The criticism of his steering of the collegium or impatience in hearing frivolous cases, however, pale in comparison to his handling of the sexual harassment complaint filed against him. A judge who was part of the January 12, 2018 press conference told Outlook on condition of anonymity, “This whole affair has been a huge disappointment… irrespective of the facts in the former staffer’s case, the principles of justice have not been followed.”
Women’s rights activists have criticised the clean chit given to Gogoi by the in-house panel of Justices S. A. Bobde, Indu Malhotra and Indira Banerjee. They took out protest marches in Delhi, Mumbai, Hyderabad and Chennai amongst other cities. On May 7 and 8, a group of activists protesting outside the Supreme Court were detained and Section 144 was imposed around its premises to prevent “unlawful assembly”—another first in the growing list of unprecedented actions attributed to a CJI who has often spoken passionately about freedom of expression.
Senior advocate Indira Jaising dubbed the in-house panel’s proceedings a “scandal” and demanded that its report be made public.

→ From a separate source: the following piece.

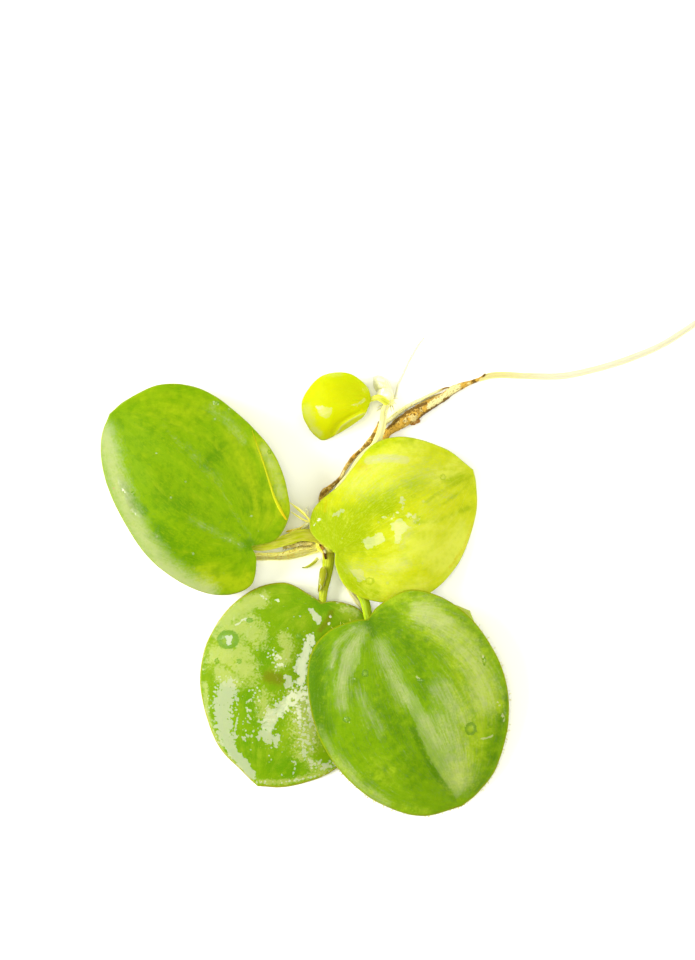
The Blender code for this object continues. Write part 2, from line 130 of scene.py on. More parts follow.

Though refusing to comment on the allegation against the CJI, senior advocate Arvind Datar admitted that “over the past few years, the credibility of the institution has suffered and urgent steps need to be taken to repair the dignity of the institution.”
The court has closed for its annual summer vacation and protests seem to have abated for now. Petitions related to the sexual harassment complaint, including one that has alleged a “conspiracy to frame the CJI”, are pending before the court and will be heard after it reopens in end-June. With six months left before he demits office, can Gogoi do justice to the plaudits he earned when he talked about the need to save the judiciary at the press conference last year? More importantly, can he stem the credibility crisis gnawing at the top court?